Under the Ontario Human Rights Code, older persons have the right to be free from discrimination in health care.  This right applies to health care services and facilities including hospitals, clinics, community care access centres, long-term care facilities, home care and health care programs.

Attitudes in the health care system can impact on the level or quality of service available to older persons. Unfortunately, older adults may unfairly be seen as a drain on health care services or too time consuming and difficult to serve.  There may be a tendency for the medical system to normalize health concerns of older persons, i.e. assume a health problem is normal for a person of that age and therefore not worth treating in the same way as it would be treated if the person were younger.

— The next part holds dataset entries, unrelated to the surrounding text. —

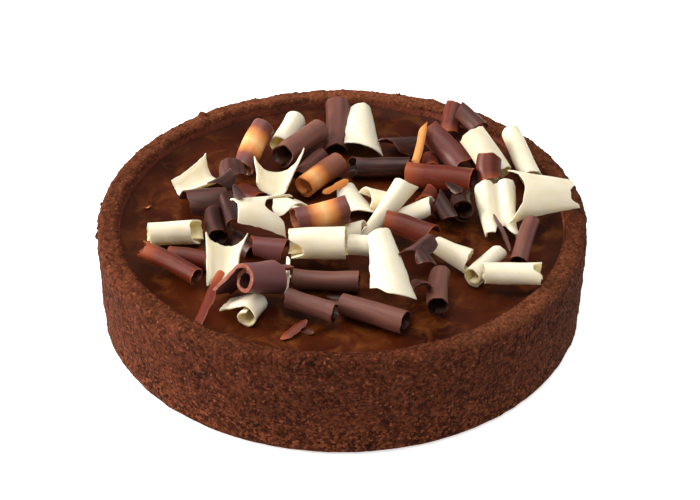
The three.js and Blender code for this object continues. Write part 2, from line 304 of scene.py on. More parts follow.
crust = {
    "radius": 45,
    "height": 20,
    "wall": 4.2,
    "lean": 0.4,
    "floor": 4,
    "outerEdge": 1.3,
    "innerEdge": 1.3,
    "footEdge": 1.1,
    "around": 880,
    "rowStep": 0.3,
    # depth and size of the relief
    "lump": (0.26, 2.3),
    "swell": (0.35, 16),       # rise and fall of the rim
    "grain": (0.1, 0.62),
    "sand": (0.1, 0.36),
    "pit": (0.14, 1.1),
    "finePit": (0.6, 0.5),
    "pitFrom": (0.62, 1.15),   # how high the pits' noise has to be for a pit to start, and to be full
    "underPit": 0.12,          # depth of the pits in the underside
    "dome": 0.75,              # how far a grain reaches, in cells
    "grainShare": (0.35, 0.65),  # the lowest grain, and how much higher the highest is
    "grainOnWall": 0.6,        # the rest only on the rim
    "sandOnRim": 0.4,          # more than on the wall
    # bands of the shell, by depth below the rim: where each starts and where it is full
    "rimBand": (2.6, 0.6),
    "toastBand": (1.2, 0.3),
    "shownBand": (4.2, 2.5),   # the lowest part of the inner wall that shows
    "filmBand": (0.5, 1.3),
    "innerBand": (-0.4, 1.5),  # how far out from the inner wall
    "lowBand": (9, 2),         # height above the underside
    "filmSmooth": 0.75,        # how much of the relief the skin of ganache fills
    # how light the crust is on the whole, and what each part of the relief adds; the darkening in the pits
    # and between the grains is painted shade
    "shade": {"all": 0.46, "grain": 0.35, "sand": 0.1, "pit": -0.42, "middle": 0.4},
    "dark": "#250e06",
    "brown": "#3c1a0c",
    "warm": "#6c3722",
    "tan": "#8f553a",
    "darkFleckAndPitShade": "#190904",
    "toast": "#7c4427",        # the flecks low on the wall
    "film": "#834839",         # the skin of ganache on the inner wall
    # how strongly the rim is tinted tan, by direction round the tart (degrees): toasting, and painted light
    # that makes the rim lighter at the back and darker at the front
    "toastAndPaintedLight": [(-180, 0.6), (-125, 0.4), (-95, 0), (-72, 0.3), (-45, 1.5), (0, 0.3), (90, 1.8), (180, 0.6)],
    "roughness": 0.9,
    "specular": 0.06,
}
innerRadius = crust["radius"] - crust["wall"]


def belowRim(z, band):
    return fade(z, crust["height"] - band[0], crust["height"] - band[1])


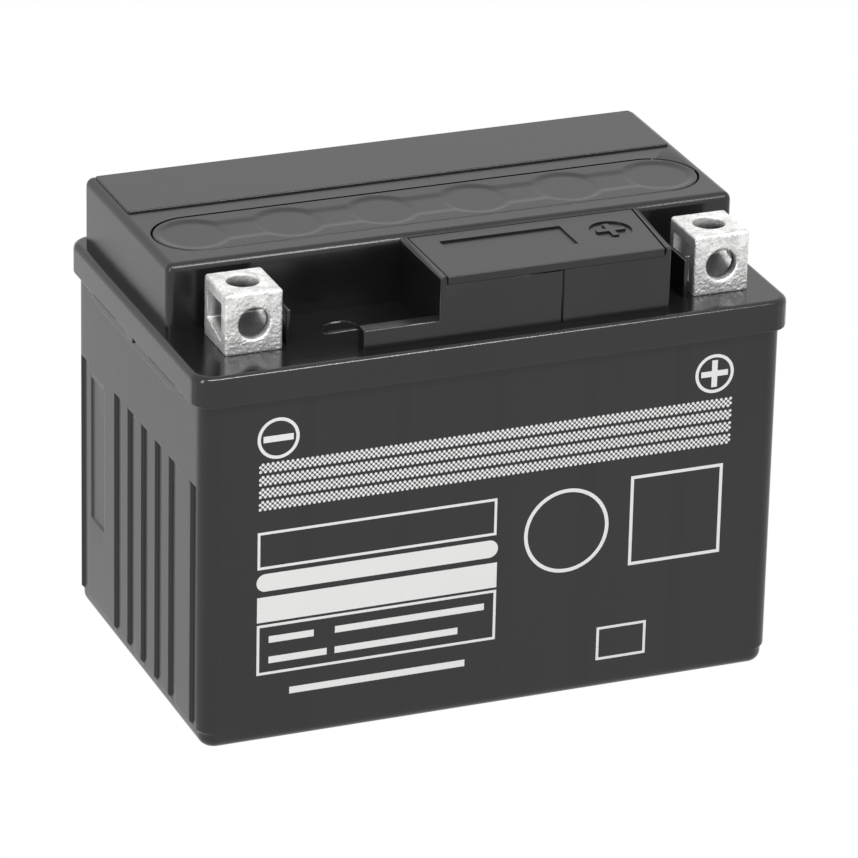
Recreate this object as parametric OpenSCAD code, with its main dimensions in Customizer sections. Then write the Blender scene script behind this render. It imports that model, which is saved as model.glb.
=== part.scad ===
// Small sealed motorcycle battery: six lead-acid cells in a row, a case, a welded-on cover,
// six relief valves under a strip lid, and two bolt-on block terminals in front recesses.
// X runs along the battery, the labelled front faces -Y, and Z = 0 is the face it rests on.

/* [Overall] */
// Length over the cover's skirt
battery_l = 113; // [94:0.5:140]
// Width over the cover's skirt
battery_w = 70; // [58:0.5:90]
// Height to the highest ledge of the cover
battery_h = 85; // [70:0.5:130]

/* [Case] */
// How far the case's front and rear stand back from the skirt
side_inset = 1; // [0.8:0.1:2]
// How far the case's ends stand back from the skirt
end_inset = 1.35; // [1.1:0.05:2]
// Thickness of the case's outer walls, floor included
case_wall = 2.2; // [1.8:0.1:3]
// Thickness of the walls between the cells
partition_t = 1.2; // [0.8:0.1:2]
// Radius of the case's upright corners
case_r = 3; // [1.5:0.5:4]
// Depth of the grooves in the case's ends
groove_d = 0.55; // [0.2:0.05:0.8]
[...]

Older persons have a right to the same level and quality of health care services as everyone else and negative attitudes toward older persons and misconceptions about aging should not stand in the way.

Age discrimination in health care and other services can arise as a result of age requirements that are discriminatory.  As well, the Supreme Court of Canada has made it clear that those who are responsible for health care services and other services to the public must take positive steps to ensure that disadvantaged persons benefit equally from those services.  This requires designing services and facilities to be inclusive and barrier-free from the start, for example by ensuring that a health clinic is accessible to older persons and persons with disabilities.  It also means taking special needs into account such as by using good communication techniques with older clients or by providing sign-language interpreters to hospital patients.

Service providers must be particularly mindful about barriers faced by some groups of older persons.  For example, older persons who do not speak English or French may have particular difficulty accessing health care information or communicating with health care providers, culturally or religiously appropriate services may be of concern to certain groups and older gay, lesbian and bisexual persons may face difficulty having their relationships recognized in long term care facilities.